▸ **Task goal**:
Beneath this instruction is a block of data; output from it exactly the lines that run from the one containing "nearby = [made" through the one containing "cad_parts[obj.name] = obj", inclusive.

▸ **Data to use**:

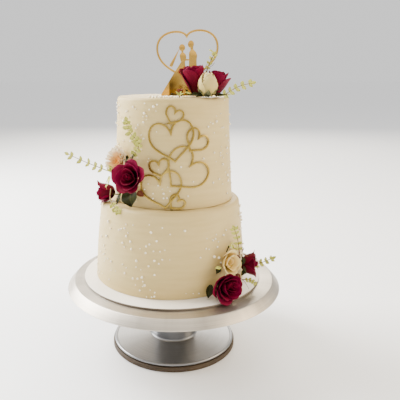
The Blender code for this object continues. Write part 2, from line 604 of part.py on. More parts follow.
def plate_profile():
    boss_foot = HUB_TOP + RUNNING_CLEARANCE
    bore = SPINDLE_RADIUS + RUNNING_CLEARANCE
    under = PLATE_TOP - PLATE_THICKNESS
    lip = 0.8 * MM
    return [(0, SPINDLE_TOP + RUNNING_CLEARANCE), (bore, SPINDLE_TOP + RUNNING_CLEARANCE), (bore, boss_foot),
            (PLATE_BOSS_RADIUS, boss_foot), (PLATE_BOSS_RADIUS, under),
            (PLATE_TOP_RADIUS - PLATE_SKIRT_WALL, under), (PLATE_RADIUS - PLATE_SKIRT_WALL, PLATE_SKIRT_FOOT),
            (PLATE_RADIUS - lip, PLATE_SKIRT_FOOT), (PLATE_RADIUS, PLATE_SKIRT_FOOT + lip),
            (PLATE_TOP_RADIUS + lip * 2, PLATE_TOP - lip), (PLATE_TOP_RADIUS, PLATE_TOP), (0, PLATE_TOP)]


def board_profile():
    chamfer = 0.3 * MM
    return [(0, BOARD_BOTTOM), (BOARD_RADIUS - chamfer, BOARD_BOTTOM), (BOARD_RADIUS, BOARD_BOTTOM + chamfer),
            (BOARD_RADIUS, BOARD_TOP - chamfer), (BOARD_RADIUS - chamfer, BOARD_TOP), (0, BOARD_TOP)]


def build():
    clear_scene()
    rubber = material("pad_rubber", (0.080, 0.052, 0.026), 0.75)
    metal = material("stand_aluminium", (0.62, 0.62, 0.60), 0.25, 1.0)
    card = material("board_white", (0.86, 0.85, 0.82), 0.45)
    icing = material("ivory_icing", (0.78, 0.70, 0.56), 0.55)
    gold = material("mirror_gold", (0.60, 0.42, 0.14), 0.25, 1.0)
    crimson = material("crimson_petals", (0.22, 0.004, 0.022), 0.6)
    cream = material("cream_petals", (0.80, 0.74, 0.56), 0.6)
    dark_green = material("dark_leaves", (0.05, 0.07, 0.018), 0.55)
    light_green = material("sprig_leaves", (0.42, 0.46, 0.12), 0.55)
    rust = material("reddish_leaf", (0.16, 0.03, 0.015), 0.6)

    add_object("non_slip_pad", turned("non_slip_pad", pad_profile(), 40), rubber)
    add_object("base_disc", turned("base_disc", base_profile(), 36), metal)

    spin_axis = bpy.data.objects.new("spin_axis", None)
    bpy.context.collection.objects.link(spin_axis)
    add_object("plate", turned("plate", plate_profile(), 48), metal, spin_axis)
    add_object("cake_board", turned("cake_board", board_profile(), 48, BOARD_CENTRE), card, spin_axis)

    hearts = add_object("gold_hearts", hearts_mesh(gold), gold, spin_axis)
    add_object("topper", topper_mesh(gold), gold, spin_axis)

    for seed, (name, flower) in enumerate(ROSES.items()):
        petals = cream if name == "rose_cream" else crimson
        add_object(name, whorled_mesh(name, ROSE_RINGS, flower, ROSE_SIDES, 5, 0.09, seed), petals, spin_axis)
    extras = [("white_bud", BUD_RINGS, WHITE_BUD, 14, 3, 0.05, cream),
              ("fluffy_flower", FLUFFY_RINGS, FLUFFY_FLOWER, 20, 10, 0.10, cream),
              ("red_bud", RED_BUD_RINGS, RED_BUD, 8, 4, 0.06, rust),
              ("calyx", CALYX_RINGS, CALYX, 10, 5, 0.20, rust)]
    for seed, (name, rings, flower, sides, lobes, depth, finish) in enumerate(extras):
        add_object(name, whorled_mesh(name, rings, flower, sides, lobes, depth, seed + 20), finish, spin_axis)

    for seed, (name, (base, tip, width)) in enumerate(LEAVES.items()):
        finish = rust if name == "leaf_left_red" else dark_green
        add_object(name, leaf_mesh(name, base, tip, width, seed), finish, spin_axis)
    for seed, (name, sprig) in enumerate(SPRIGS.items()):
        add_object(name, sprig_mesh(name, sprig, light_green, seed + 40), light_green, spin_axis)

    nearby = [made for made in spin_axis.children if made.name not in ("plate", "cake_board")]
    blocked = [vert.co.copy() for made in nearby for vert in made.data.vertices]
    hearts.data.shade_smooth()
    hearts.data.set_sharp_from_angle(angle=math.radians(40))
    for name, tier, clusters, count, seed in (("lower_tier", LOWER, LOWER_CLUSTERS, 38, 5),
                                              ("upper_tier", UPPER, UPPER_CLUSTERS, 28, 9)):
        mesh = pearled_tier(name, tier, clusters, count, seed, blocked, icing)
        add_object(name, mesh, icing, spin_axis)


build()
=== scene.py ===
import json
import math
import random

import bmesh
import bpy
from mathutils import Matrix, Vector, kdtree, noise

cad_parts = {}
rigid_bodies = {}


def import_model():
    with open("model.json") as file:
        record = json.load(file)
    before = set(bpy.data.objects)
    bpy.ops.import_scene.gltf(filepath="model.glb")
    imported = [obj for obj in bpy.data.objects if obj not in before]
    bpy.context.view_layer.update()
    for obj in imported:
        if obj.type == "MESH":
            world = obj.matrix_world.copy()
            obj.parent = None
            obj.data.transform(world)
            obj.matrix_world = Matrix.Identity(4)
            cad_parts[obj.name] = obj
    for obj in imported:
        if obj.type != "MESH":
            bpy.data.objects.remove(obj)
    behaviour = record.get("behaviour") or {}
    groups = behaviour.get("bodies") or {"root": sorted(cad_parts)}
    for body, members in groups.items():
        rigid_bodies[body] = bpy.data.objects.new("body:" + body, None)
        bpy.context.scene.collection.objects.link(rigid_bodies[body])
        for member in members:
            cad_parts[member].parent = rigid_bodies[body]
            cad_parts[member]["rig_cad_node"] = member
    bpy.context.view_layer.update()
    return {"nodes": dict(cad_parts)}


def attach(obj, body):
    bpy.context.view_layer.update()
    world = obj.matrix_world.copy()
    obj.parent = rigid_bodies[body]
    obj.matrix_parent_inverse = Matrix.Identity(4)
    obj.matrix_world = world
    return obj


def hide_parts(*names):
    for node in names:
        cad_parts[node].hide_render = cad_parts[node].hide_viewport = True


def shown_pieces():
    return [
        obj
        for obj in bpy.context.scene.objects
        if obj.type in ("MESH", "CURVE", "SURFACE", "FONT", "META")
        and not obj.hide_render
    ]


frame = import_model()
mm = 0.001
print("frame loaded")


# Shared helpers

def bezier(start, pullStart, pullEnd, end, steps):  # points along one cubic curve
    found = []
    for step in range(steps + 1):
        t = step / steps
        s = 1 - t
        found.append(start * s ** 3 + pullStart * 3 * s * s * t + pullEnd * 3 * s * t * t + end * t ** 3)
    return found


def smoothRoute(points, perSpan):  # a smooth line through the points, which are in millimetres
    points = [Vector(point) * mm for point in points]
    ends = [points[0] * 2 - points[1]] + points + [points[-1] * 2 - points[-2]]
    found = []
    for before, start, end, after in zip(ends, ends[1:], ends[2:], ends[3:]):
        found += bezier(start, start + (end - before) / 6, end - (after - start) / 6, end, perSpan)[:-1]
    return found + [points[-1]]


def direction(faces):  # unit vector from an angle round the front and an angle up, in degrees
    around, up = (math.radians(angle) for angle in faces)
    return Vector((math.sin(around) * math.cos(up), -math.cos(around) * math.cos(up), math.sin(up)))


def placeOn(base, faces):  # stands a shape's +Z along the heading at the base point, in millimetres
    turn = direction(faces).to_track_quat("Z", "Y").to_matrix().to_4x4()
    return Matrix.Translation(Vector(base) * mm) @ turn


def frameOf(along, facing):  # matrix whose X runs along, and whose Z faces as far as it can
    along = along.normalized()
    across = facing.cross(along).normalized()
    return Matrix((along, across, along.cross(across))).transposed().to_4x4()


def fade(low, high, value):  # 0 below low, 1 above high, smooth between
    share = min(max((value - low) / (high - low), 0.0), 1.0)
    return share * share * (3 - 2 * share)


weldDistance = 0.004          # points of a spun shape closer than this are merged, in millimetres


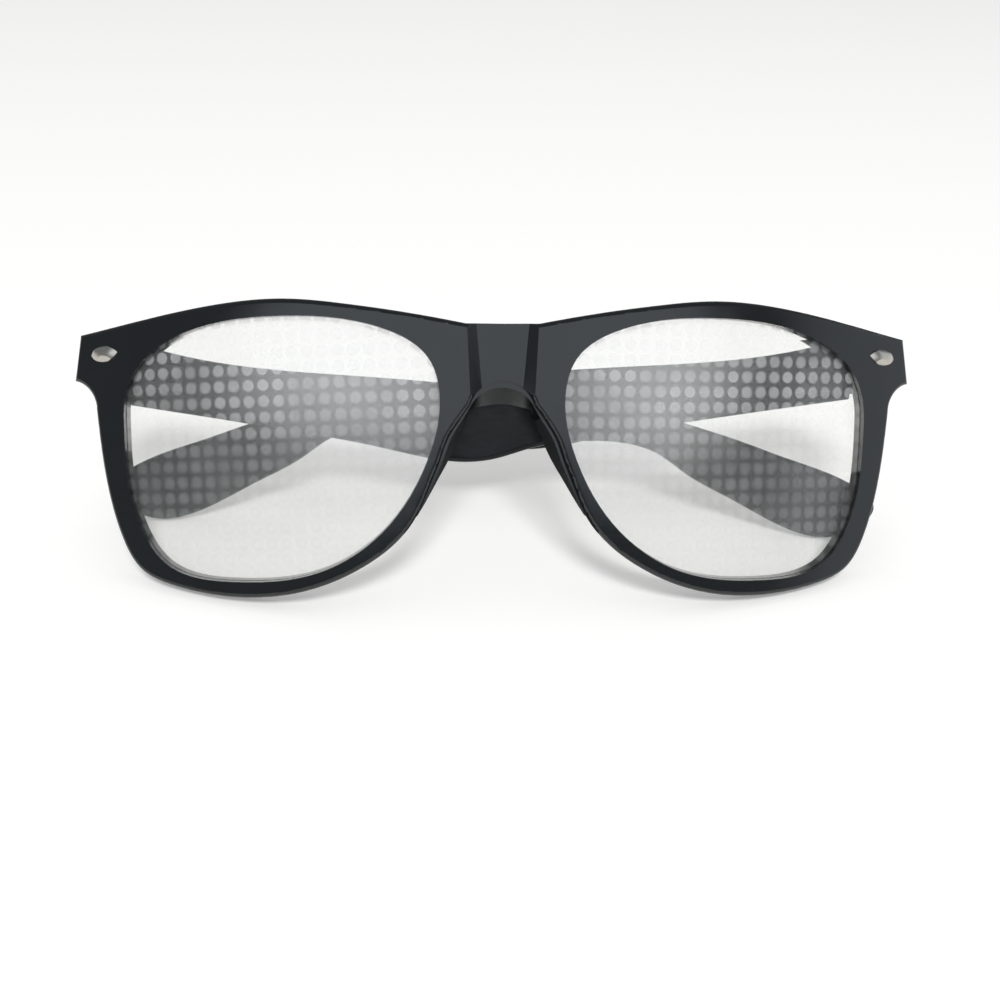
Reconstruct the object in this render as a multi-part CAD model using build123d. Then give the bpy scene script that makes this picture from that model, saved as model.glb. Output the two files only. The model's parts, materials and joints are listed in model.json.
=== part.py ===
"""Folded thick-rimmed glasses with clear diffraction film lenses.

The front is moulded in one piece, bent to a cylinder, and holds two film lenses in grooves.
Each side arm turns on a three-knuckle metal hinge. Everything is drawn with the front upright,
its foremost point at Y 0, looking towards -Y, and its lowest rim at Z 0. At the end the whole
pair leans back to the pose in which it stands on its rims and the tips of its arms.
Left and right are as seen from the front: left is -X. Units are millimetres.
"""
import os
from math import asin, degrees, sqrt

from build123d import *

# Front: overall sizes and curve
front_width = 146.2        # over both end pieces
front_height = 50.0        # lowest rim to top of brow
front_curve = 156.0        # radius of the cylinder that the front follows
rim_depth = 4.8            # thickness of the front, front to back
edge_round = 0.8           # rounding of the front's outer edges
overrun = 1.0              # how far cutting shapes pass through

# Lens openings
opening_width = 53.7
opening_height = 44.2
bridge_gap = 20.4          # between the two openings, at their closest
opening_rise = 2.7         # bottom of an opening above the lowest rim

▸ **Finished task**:
    nearby = [made for made in spin_axis.children if made.name not in ("plate", "cake_board")]
    blocked = [vert.co.copy() for made in nearby for vert in made.data.vertices]
    hearts.data.shade_smooth()
    hearts.data.set_sharp_from_angle(angle=math.radians(40))
    for name, tier, clusters, count, seed in (("lower_tier", LOWER, LOWER_CLUSTERS, 38, 5),
                                              ("upper_tier", UPPER, UPPER_CLUSTERS, 28, 9)):
        mesh = pearled_tier(name, tier, clusters, count, seed, blocked, icing)
        add_object(name, mesh, icing, spin_axis)


build()
=== scene.py ===
import json
import math
import random

import bmesh
import bpy
from mathutils import Matrix, Vector, kdtree, noise

cad_parts = {}
rigid_bodies = {}


def import_model():
    with open("model.json") as file:
        record = json.load(file)
    before = set(bpy.data.objects)
    bpy.ops.import_scene.gltf(filepath="model.glb")
    imported = [obj for obj in bpy.data.objects if obj not in before]
    bpy.context.view_layer.update()
    for obj in imported:
        if obj.type == "MESH":
            world = obj.matrix_world.copy()
            obj.parent = None
            obj.data.transform(world)
            obj.matrix_world = Matrix.Identity(4)
            cad_parts[obj.name] = obj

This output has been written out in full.